Monday, March 15, 2010

Affirmative Action part 2 of 7693

There is nothing that winds me up more than affirmative action. In Australia it’s a problem, but nowhere near the level that it is in America where they have affirmative action doctors. God help me if I ever get sick there. However, we have a situation at the Melbourne Fire Brigade (MFB) that desperately needs to be nipped in the bud:

The MFB recently applied for an exemption from the Equal Opportunity Act to give preference in pre-training to indigenous people and ethnic minorities, while the gender plan was trying to boost the number of women firefighters.

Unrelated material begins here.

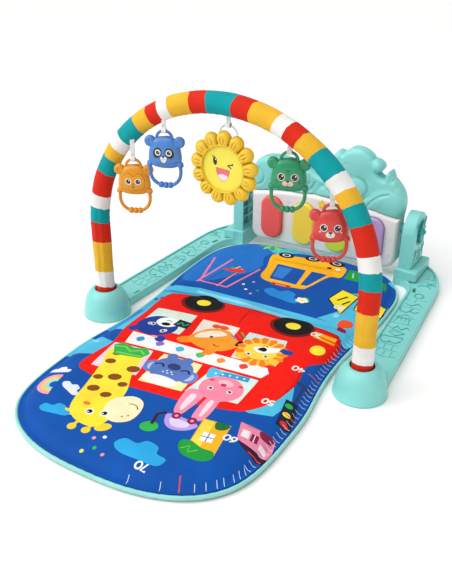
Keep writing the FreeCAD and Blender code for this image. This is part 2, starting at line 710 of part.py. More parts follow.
BATTERY_Z = (62.0, 78.0, 94.0)
BATTERY_R = 7.1
BATTERY_Y = 413.0
DOOR = (-34.0, 34.0, 49.0, 107.0)
SPEAKER = Vector(-112, 0, 158)
SPEAKER_R = 25.0
SWITCH = (92.0, 118.0)


def back_outline(y):
    """Outline of the whole piano from behind: the keyboard box below, the animals above."""
    side, low, bend = PIANO_HALF, PANEL_Z0, PANEL_CORNER_R
    dip = bend * (1 - math.sqrt(0.5))

    def corner(sign):
        """Rounded lower corner, drawn downwards on the right (sign 1) and upwards on the left."""
        ends = [Vector(sign * side, y, low + bend), Vector(sign * (side - bend), y, low)]
        return Part.Arc(ends[0], Vector(sign * (side - dip), y, low + dip), ends[1]).toShape()

    edges = skyline(y) + [
        Part.makeLine(Vector(side, y, SKY_Z), Vector(side, y, low + bend)),
        corner(1),
        Part.makeLine(Vector(side - bend, y, low), Vector(bend - side, y, low)),
        corner(-1),
        Part.makeLine(Vector(-side, y, low + bend), Vector(-side, y, SKY_Z)),
    ]
    return Part.Wire(edges)


def piano_back_shell():
    body = Part.Face(back_outline(BACK_Y0)).extrude(Vector(0, BACK_Y1 - BACK_Y0, 0))
    inner_y = BACK_Y1 - SHELL
    core = panel_face(BACK_Y0 - 1, SHELL).extrude(Vector(0, inner_y - BACK_Y0 + 1, 0))
    body = body.cut(core).cut(animal_pockets(BACK_Y0 - 1, inner_y))
    # battery tray, reached from behind
    x0, x1, z0, z1 = DOOR
    tray = box(x0 - 2, x1 + 2, BATTERY_Y - BATTERY_R - 3.2, TRAY_Y1, z0 - 2, z1 + 2)
    tray = fillet_plane(tray, 1.5, "Y", TRAY_Y1)
    body = body.fuse(tray)
    body = body.cut(box(x0, x1, BATTERY_Y - BATTERY_R - 1.2, TRAY_Y1 + 1, z0, z1))
    # pivot bosses with bores for the knob studs
    for side in (1, -1):
        outer = cyl(PIVOT_BOSS_R, Vector(side * (PIANO_HALF - 12), PIVOT_Y, PIVOT_Z),
                    Vector(side * (POST_IN_X - 0.3), PIVOT_Y, PIVOT_Z))
        body = body.fuse(outer)
    for side in (1, -1):
        bore = cyl(STUD_R + RUN_GAP, Vector(side * (PIANO_HALF - 10), PIVOT_Y, PIVOT_Z),
                   Vector(side * (POST_IN_X + 1), PIVOT_Y, PIVOT_Z))
        body = body.cut(bore)
    holes = []
    for ring_r, count in ((0, 1), (7, 6), (14, 12)):
        for number in range(count):
            angle = 2 * math.pi * number / count
            x = SPEAKER.x + ring_r * math.cos(angle)
            z = SPEAKER.z + ring_r * math.sin(angle)
            holes.append(cyl(1.6, Vector(x, BACK_Y1 - 6, z), Vector(x, BACK_Y1 + 3, z)))
    body = body.cut(Part.makeCompound(holes))
    sx, sz = SWITCH
    body = body.cut(box(sx - 9, sx + 9, BACK_Y1 - SHELL - 1, BACK_Y1 + 1, sz - 3, sz + 3))
    for x, z in SCREW_XZ:
        post = cyl(3.6, Vector(x, BACK_Y0, z), Vector(x, BACK_Y1 - 1, z))
        body = body.fuse(post)
    for x, z in SCREW_XZ:
        body = body.cut(cyl(3.1, Vector(x, BACK_Y1 - 4, z), Vector(x, BACK_Y1 + 1, z)))
        body = body.cut(cyl(1.5, Vector(x, BACK_Y0 - 1, z), Vector(x, BACK_Y1 + 1, z)))
    return body


SCREW_XZ = [(-140, 45), (140, 45), (-70, 40), (70, 40), (-140, 168), (128, 160), (60, 218), (-60, 175)]


def piano_screws():
    """Screws that hold the two halves of the piano together from behind, and the battery door's one."""
    screws = []
    for x, z in SCREW_XZ:
        one = screw(2.9, 1.8, 1.45, 9)
        one.rotate(Vector(0, 0, 0), X_AXIS, 90)
        one.translate(Vector(x, BACK_Y1 - 2.1, z))
        screws.append(one)
    door = screw(2.6, 1.4, 1.2, 9)
    door.rotate(Vector(0, 0, 0), X_AXIS, 90)
    door.translate(Vector(0, TRAY_Y1 - 0.4, DOOR[3] - 4))
    screws.append(door)
    return Part.makeCompound(screws)


def battery_door():
    x0, x1, z0, z1 = DOOR
    gap = 0.3
    plate = box(x0 + gap, x1 - gap, TRAY_Y1 - 2.4, TRAY_Y1, z0 + gap, z1 - gap)
    upright = [e for e in plate.Edges if e.BoundBox.YLength > 2 and e.BoundBox.DiagonalLength < 2.5]
    plate = plate.makeFillet(2.0, upright)
    grips = []
    for rib_z in (z0 + 8, z0 + 12, z0 + 16):
        grips.append(box(-14, 14, TRAY_Y1 - 1, TRAY_Y1 + 1, rib_z, rib_z + 1.4))
    door = fuse_all([plate] + grips)
    z = z1 - 4
    door = door.cut(cyl(2.8, Vector(0, TRAY_Y1 - 1.9, z), Vector(0, TRAY_Y1 + 2, z)))
    return door.cut(cyl(1.3, Vector(0, TRAY_Y1 - 4, z), Vector(0, TRAY_Y1 + 2, z)))


def batteries():
    cells = []
    for number, z in enumerate(BATTERY_Z):
        sign = 1 if number % 2 == 0 else -1
        cell = cyl(BATTERY_R, Vector(-sign * 24.5, BATTERY_Y, z), Vector(sign * 24.5, BATTERY_Y, z))
        nub = cyl(2.7, Vector(sign * 24.5, BATTERY_Y, z), Vector(sign * 25.5, BATTERY_Y, z))
        cells.append(cell.fuse(nub).removeSplitter())
    return Part.makeCompound(cells)


def battery_contacts():
    plates = []
    for side in (1, -1):
        for z in BATTERY_Z:
            start = 33.8 * side
            end = 33.3 * side
            low, high = min(start, end), max(start, end)
            plates.append(box(low, high, BATTERY_Y - 5, BATTERY_Y + 5, z - 5, z + 5))
            coil_start = Vector(side * 33.3, BATTERY_Y, z)
            coil_end = Vector(side * 25.8, BATTERY_Y, z)
            plates[-1] = plates[-1].fuse(Part.makeCone(4.2, 2.4, 7.5, coil_start, coil_end - coil_start))
    return Part.makeCompound(plates)


def circuit_board():
    board = box(-135, 135, 391.0, 392.6, 44, 96)
    chips = [
        box(-16, -4, 392.6, 394.6, 60, 72),
        box(8, 16, 392.6, 394, 62, 70),
        box(-40, -30, 392.6, 395, 58, 64),
    ]
    return fuse_all([board] + chips)


def key_membrane():
    sheet = box(-133, 133, 389.6, 390.8, 48, 92)
    domes = []
    for x in KEY_XS:
        domes.append(Part.makeCone(6.5, 4.0, 1.3, Vector(x, 389.7, 74), Vector(0, -1, 0)))
    return fuse_all([sheet] + domes)


def speaker():
    y_back = BACK_Y1 - SHELL - 0.3
    x, z = SPEAKER.x, SPEAKER.z
    rim = cyl(SPEAKER_R, Vector(x, y_back - 3, z), Vector(x, y_back, z))
    cone = Part.makeCone(14, SPEAKER_R - 2, 9, Vector(x, y_back - 12, z), Y_AXIS)
    magnet = cyl(13, Vector(x, y_back - 18, z), Vector(x, y_back - 11.5, z))
    bowl = Part.makeCone(4, SPEAKER_R - 5, 6, Vector(x, y_back - 5.9, z), Y_AXIS)
    return fuse_all([rim, cone, magnet]).cut(bowl)


def power_switch():
    sx, sz = SWITCH
    button = box(sx - 7.5, sx - 2.5, BACK_Y1 - SHELL - 2, BACK_Y1 + 2, sz - 2.6, sz + 2.6)
    slider = box(sx - 10, sx, BACK_Y1 - SHELL - 3.5, BACK_Y1 - SHELL - 0.4, sz - 5, sz + 5)
    return fuse_all([button, slider])


def tilt_knob():
    """Star-shaped clamp knob with its moulded-in stud, on the right post."""
    face = star_face(19.5, 0, 0, points=5, inner=0.6)
    face.rotate(Vector(0, 0, 0), Z_AXIS, 90)
    x0 = POST_OUT_X - 8.4
    grip = face.extrude(Vector(12, 0, 0))
    grip.translate(Vector(x0, PIVOT_Y, PIVOT_Z))
    tip = Part.makeCone(8, 2, 6, Vector(x0 + 12, PIVOT_Y, PIVOT_Z), X_AXIS)
    disc = cyl(20, Vector(x0, PIVOT_Y, PIVOT_Z), Vector(x0 + 3, PIVOT_Y, PIVOT_Z))
    stud = cyl(STUD_R, Vector(PIANO_HALF - 8, PIVOT_Y, PIVOT_Z), Vector(x0 + 1, PIVOT_Y, PIVOT_Z))
    return fuse_all([grip, tip, disc, stud])


# ---- the whole gym ----
def all_nodes():
    cup, side_rail, right_post = foot_cup(), rail(), post()
    knob = tilt_knob()
    nodes = {
        "mat_pad": mat_pad(),
        "mat_piping": mat_piping(),
        "foot_cup_left": mirrored(cup),
        "foot_cup_right": cup,
        "rail_left": mirrored(side_rail),
        "rail_right": side_rail,
        "post_left": mirrored(right_post),
        "post_right": right_post,
        "post_screws": post_screws(),
        "grip_pads": grip_pads(),
        "arch_tube_left": arch_tube(-1),
        "arch_tube_right": arch_tube(1),
        "arch_joiner": arch_joiner(),
        "arch_sleeve": arch_sleeve(),
        "tilt_knob_left": mirrored(knob),
        "tilt_knob_right": knob,
        "piano_front_panel": piano_front_panel(),
        "piano_animal_cover": animal_cover(),
        "piano_back_shell": piano_back_shell(),
        "piano_screws": piano_screws(),
        "star_button": star_button(),
        "key_membrane": key_membrane(),
        "circuit_board": circuit_board(),
        "speaker": speaker(),
        "power_switch": power_switch(),
        "batteries": batteries(),
        "battery_contacts": battery_contacts(),
        "battery_door": battery_door(),
    }
    for colour, x in zip(KEY_COLOURS, KEY_XS):
        nodes["key_" + colour] = piano_key(x)
    for name, (x, y, yaw, z) in strap_list().items():
        nodes["strap_" + name] = strap(x, y, yaw, z)
    pieces = toy_pieces()
    for name, x, y, z, yaw in TOYS:
        for piece, shape in pieces.items():
            nodes[name + "_" + piece] = place_toy(shape, x, y, z, yaw)
    centre = Vector(SUN_X, 0, SUN_Z)
    for node, shape in (("sun_front_shell", sun_front_shell()), ("sun_back_shell", sun_back_shell()),
                        ("sun_face_disc", sun_face_disc()), ("sun_mirror", sun_mirror()),
                        ("sun_ring", sun_ring())):
        shape.translate(centre)
        nodes[node] = shape
    return nodes


os.makedirs("parts", exist_ok=True)
for node, shape in all_nodes().items():
    if not shape.isValid():
        print("not valid:", node)
    shape.exportStep("parts/" + node + ".step")
    size = shape.BoundBox
    print(node, len(shape.Solids), round(shape.Volume), [round(v, 1) for v in (
        size.XMin, size.XMax, size.YMin, size.YMax, size.ZMin, size.ZMax)])
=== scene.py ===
import bpy
import bmesh
import math
from mathutils import Matrix, Vector, geometry, kdtree, noise
from mathutils.bvhtree import BVHTree


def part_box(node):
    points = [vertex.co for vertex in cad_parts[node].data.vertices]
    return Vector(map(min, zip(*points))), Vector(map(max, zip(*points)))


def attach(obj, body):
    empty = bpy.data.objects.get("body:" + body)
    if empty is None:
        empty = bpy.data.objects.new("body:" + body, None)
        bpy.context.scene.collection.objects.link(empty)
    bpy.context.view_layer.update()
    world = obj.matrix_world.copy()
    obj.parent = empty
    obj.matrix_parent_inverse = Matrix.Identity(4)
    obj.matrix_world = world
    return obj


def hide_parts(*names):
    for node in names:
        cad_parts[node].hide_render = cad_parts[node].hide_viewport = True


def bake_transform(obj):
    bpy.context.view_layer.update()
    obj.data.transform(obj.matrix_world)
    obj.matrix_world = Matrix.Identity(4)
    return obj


# Baby's activity play gym: a padded printed mat, two side rails with cups, a cloth-covered toy arch, four rattles
# and a sunflower mirror on webbing, and a kick piano between two posts. Metres, in the frame of the CAD parts.
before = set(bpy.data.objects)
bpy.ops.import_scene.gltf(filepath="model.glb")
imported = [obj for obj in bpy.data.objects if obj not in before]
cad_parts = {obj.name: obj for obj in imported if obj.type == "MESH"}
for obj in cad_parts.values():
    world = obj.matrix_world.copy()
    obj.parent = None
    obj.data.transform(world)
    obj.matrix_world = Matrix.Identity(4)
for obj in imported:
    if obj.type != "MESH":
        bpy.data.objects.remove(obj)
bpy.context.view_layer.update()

# ---- studio ----
# A seamless pale sweep lit by one very wide soft source overhead, with a key softbox from the left front and a
# weak fill from the right. The sweep is matt card, which takes only a faint soft shadow.


def linear(hex_colour):
    """An sRGB hex colour as linear RGBA."""
    channels = [int(hex_colour[start:start + 2], 16) / 255 for start in (1, 3, 5)]
    return [c / 12.92 if c <= 0.04045 else ((c + 0.055) / 1.055) ** 2.4 for c in channels] + [1.0]


def add_node(material, kind, links=None, settings=None):
    """Adds a node: settings are its properties, and links gives each input another node's output or a value."""
    made = material.node_tree.nodes.new(kind)
    for name, value in (settings or {}).items():
        setattr(made, name, value)
    for name, value in (links or {}).items():
        if isinstance(value, bpy.types.NodeSocket):
            material.node_tree.links.new(value, made.inputs[name])
        else:
            made.inputs[name].default_value = value
    return made


def new_material(name):
    material = bpy.data.materials.new(name)
    material.use_nodes = True
    material.node_tree.nodes.clear()
    return material


def deselect():
    if bpy.context.mode != "OBJECT":
        bpy.ops.object.mode_set(mode="OBJECT")
    bpy.ops.object.select_all(action="DESELECT")


deselect()
bpy.ops.mesh.primitive_plane_add(size=12, location=(0, 0, -0.0006))
floor = bpy.context.active_object
floor.name = "studio_sweep"
card = new_material("matt_card_sweep")
card_fibre = add_node(card, "ShaderNodeTexNoise", {"Scale": 60.0, "Detail": 3.0})
card_tone = add_node(card, "ShaderNodeMix", {0: card_fibre.outputs[0], 6: linear("#fbfafa"), 7: linear("#ffffff")},
                     {"data_type": "RGBA"})
card_skin = add_node(card, "ShaderNodeBsdfPrincipled", {"Base Color": card_tone.outputs[2], "Roughness": 0.95})
add_node(card, "ShaderNodeOutputMaterial", {"Surface": card_skin.outputs[0]})
floor.data.materials.append(card)

bpy.context.scene.view_settings.view_transform = "Standard"
world = bpy.data.worlds.new("studio_air")
bpy.context.scene.world = world
world.use_nodes = True
world.node_tree.nodes["Background"].inputs["Color"].default_value = linear("#fbfaf8")
world.node_tree.nodes["Background"].inputs["Strength"].default_value = 0.50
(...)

Thankfully, the backlash has been significant. And guess what, the main opponents for this moronic plan are the same people that these arseholes are claiming to help.

The Lefty Age reports that:

NEARLY half the women firefighters at the Metropolitan Fire Brigade have publicly rejected claims of a ”closed culture” and say setting diversity targets is ”patronising and forever taints applicants”.

Can we hear that again? Can I underline it, bold it, highlight it, etc. etc. without appearing to labour the point?

”patronising and forever taints applicants”

I couldn’t have put it better myself. This is the evil, yes EVIL, that is affirmative action. When you give a group a preference for employment that trumps merit, you forever doom that group to be looked down upon. This is because you have undermined them. Before, their employment meant that they had met the standard, that they were qualified to deal with the real life demands of the job, that they were competitive and that they deserve to be there. It means that the people they work with view them as equals – they are good enough.

The moment you change that, you instantly destroy all the hard work of the people of that group. Suddenly, they don’t deserve to be there. Future employees of that group may not deserve to be there. They might, because they are hard working and qualified for the job, but they also might not, because there is a short cut available to them. And the reality is that the question mark is how they will be viewed forever.

If you want to help, do it at the source. I don’t have a problem with proactive help to those who were disadvantaged from the moment they were born. But reactive “help” at the point of employment is fucked. It is patronising and it leads to resentment.

If a minority goes for a job who is qualified and hard working, and if they are then denied the job on the basis of their gender, country of birth, or their race, I will be the first to complain. That simply isn’t fair and it goes against the principles of Equal Opportunity. But if you favour a person over others on the basis of their country of birth, gender, or race, then you are basically saying to everyone else who belongs to that group that you can’t cut it… that you are so worthless that the only way you can contribute to society is by hand outs.

That’s bullshit, and it is contrary to everything I believe in.

We need to stop this insanity before it spreads.